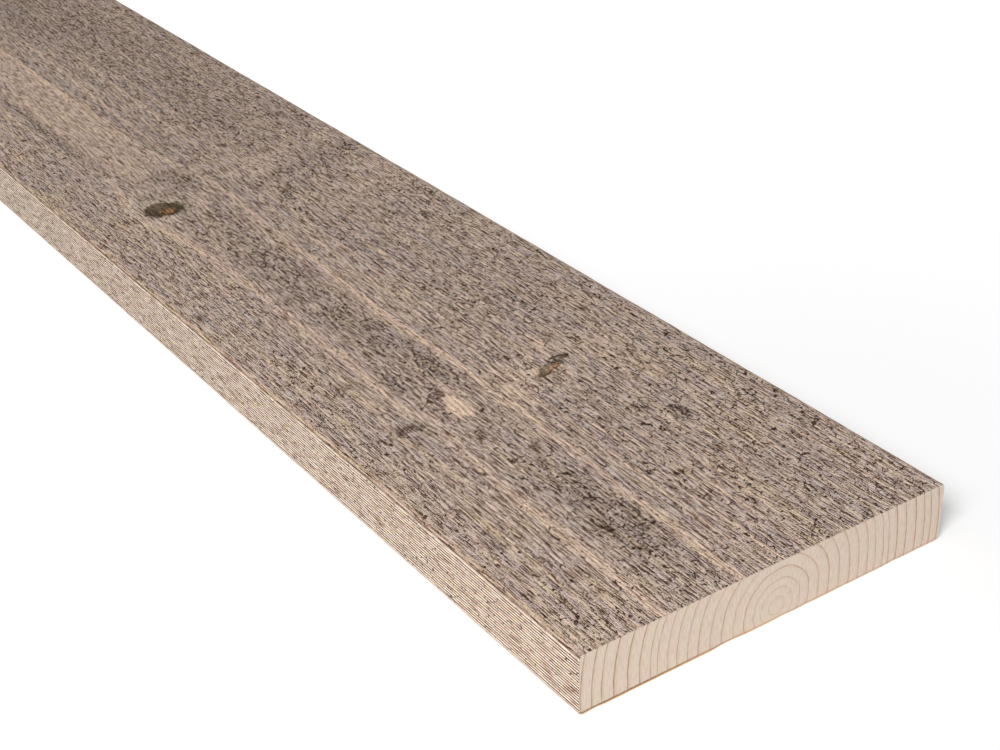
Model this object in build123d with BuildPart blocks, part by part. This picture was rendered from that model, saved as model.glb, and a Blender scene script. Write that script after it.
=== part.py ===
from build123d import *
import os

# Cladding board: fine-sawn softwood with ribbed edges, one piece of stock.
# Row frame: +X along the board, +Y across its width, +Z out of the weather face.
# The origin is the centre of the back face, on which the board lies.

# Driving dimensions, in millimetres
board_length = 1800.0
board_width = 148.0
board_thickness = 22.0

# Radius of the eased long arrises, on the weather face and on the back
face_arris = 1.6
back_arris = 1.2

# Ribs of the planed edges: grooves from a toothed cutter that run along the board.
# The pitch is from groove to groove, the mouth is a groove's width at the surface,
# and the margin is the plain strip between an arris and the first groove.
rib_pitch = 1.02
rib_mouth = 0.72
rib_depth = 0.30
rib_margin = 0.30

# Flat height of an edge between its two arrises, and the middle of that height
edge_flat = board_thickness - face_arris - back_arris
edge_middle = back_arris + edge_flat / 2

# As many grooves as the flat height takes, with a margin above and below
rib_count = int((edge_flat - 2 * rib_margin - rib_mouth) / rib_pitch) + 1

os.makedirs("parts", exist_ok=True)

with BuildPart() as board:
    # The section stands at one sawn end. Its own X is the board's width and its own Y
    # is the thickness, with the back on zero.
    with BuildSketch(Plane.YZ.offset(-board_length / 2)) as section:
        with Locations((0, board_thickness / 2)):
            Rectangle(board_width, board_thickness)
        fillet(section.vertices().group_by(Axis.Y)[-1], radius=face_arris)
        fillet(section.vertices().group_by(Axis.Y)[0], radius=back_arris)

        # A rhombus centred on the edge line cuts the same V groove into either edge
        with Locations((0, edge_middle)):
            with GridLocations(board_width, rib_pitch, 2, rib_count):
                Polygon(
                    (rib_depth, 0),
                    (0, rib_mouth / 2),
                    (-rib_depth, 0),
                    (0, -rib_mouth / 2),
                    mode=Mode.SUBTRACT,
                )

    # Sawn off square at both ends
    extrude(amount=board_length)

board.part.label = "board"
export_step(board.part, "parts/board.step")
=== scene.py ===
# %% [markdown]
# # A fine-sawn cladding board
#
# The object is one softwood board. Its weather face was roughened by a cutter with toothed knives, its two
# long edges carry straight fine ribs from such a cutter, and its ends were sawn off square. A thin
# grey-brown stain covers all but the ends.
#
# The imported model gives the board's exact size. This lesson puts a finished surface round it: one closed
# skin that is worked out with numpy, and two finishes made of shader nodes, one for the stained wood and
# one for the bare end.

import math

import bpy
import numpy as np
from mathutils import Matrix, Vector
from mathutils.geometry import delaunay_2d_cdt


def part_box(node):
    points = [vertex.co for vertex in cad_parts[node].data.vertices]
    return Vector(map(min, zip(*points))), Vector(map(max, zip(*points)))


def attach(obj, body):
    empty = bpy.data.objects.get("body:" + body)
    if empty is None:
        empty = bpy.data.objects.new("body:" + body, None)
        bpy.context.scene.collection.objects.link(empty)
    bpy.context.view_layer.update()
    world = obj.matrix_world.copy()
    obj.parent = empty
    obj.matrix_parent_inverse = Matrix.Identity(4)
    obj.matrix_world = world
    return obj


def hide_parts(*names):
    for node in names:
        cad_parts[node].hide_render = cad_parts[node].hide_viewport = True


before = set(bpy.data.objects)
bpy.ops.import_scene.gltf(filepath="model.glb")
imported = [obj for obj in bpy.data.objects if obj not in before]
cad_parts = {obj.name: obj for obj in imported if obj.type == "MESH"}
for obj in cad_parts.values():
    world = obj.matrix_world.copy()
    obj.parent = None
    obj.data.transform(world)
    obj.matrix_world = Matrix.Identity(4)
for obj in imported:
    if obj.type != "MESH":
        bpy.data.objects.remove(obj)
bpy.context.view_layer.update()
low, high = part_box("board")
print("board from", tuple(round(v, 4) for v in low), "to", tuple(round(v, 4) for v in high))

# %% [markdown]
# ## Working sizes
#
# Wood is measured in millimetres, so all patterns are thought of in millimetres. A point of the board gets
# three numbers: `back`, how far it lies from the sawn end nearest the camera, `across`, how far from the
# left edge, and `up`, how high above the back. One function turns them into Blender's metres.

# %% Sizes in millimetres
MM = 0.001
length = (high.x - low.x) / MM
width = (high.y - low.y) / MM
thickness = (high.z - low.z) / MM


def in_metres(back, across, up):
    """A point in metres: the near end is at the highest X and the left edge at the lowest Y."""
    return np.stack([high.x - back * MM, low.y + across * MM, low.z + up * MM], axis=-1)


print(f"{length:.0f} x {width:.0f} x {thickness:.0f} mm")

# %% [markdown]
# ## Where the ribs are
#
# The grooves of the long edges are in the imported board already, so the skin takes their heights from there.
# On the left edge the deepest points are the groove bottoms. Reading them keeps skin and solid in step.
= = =
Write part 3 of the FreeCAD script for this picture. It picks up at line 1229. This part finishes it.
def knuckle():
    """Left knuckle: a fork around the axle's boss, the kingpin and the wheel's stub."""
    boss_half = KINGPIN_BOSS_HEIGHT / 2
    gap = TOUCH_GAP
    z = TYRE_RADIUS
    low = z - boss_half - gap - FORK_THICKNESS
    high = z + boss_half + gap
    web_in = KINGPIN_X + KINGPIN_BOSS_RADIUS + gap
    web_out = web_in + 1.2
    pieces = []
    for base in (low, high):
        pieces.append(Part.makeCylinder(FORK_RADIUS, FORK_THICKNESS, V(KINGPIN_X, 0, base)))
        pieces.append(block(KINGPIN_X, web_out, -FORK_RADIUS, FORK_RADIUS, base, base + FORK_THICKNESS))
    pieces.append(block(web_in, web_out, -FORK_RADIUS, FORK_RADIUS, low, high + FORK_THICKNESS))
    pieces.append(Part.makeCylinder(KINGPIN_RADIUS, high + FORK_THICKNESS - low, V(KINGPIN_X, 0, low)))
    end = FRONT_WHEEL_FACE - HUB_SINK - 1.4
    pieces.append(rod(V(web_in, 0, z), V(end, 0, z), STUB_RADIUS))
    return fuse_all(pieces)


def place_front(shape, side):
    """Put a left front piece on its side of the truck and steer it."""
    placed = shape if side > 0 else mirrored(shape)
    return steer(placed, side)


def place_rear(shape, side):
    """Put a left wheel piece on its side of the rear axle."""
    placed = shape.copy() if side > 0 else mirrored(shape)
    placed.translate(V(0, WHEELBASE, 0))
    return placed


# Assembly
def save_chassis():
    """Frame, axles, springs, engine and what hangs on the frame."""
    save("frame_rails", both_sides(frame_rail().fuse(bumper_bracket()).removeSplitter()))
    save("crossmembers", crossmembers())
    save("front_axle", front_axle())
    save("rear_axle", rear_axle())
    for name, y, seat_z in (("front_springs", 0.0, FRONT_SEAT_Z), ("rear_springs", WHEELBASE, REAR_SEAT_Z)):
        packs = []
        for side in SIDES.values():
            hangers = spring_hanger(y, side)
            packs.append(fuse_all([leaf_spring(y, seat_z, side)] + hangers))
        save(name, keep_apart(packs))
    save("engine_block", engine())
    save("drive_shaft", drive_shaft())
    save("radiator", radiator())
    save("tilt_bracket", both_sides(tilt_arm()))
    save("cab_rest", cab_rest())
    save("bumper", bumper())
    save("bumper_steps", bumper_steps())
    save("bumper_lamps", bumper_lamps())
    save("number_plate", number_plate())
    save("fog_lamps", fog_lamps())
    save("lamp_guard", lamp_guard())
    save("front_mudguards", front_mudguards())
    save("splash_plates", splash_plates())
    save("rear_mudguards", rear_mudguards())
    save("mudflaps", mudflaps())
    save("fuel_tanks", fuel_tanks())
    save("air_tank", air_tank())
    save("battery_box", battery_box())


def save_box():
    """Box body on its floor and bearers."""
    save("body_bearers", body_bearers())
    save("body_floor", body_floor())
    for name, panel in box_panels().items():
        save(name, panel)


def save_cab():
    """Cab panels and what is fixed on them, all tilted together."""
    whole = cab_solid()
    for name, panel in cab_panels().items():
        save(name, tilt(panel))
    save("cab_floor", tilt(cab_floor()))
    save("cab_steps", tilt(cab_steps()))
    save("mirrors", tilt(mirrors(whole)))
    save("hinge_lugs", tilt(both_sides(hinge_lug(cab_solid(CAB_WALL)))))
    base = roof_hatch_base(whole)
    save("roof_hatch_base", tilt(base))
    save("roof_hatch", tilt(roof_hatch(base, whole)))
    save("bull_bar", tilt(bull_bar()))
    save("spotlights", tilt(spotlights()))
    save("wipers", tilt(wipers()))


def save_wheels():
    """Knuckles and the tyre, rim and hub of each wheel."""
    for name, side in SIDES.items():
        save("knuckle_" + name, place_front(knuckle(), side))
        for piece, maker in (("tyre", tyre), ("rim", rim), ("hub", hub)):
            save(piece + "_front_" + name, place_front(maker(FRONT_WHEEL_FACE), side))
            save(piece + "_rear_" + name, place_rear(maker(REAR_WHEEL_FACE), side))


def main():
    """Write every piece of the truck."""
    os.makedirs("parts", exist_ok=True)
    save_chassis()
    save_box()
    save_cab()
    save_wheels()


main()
= = =
Going down the listing above, begin printing at the line with "# Sawn off square at both ends" and finish with the line with "points = [vertex.co", exactly as they appear.

    # Sawn off square at both ends
    extrude(amount=board_length)

board.part.label = "board"
export_step(board.part, "parts/board.step")
=== scene.py ===
# %% [markdown]
# # A fine-sawn cladding board
#
# The object is one softwood board. Its weather face was roughened by a cutter with toothed knives, its two
# long edges carry straight fine ribs from such a cutter, and its ends were sawn off square. A thin
# grey-brown stain covers all but the ends.
#
# The imported model gives the board's exact size. This lesson puts a finished surface round it: one closed
# skin that is worked out with numpy, and two finishes made of shader nodes, one for the stained wood and
# one for the bare end.

import math

import bpy
import numpy as np
from mathutils import Matrix, Vector
from mathutils.geometry import delaunay_2d_cdt


def part_box(node):
    points = [vertex.co for vertex in cad_parts[node].data.vertices]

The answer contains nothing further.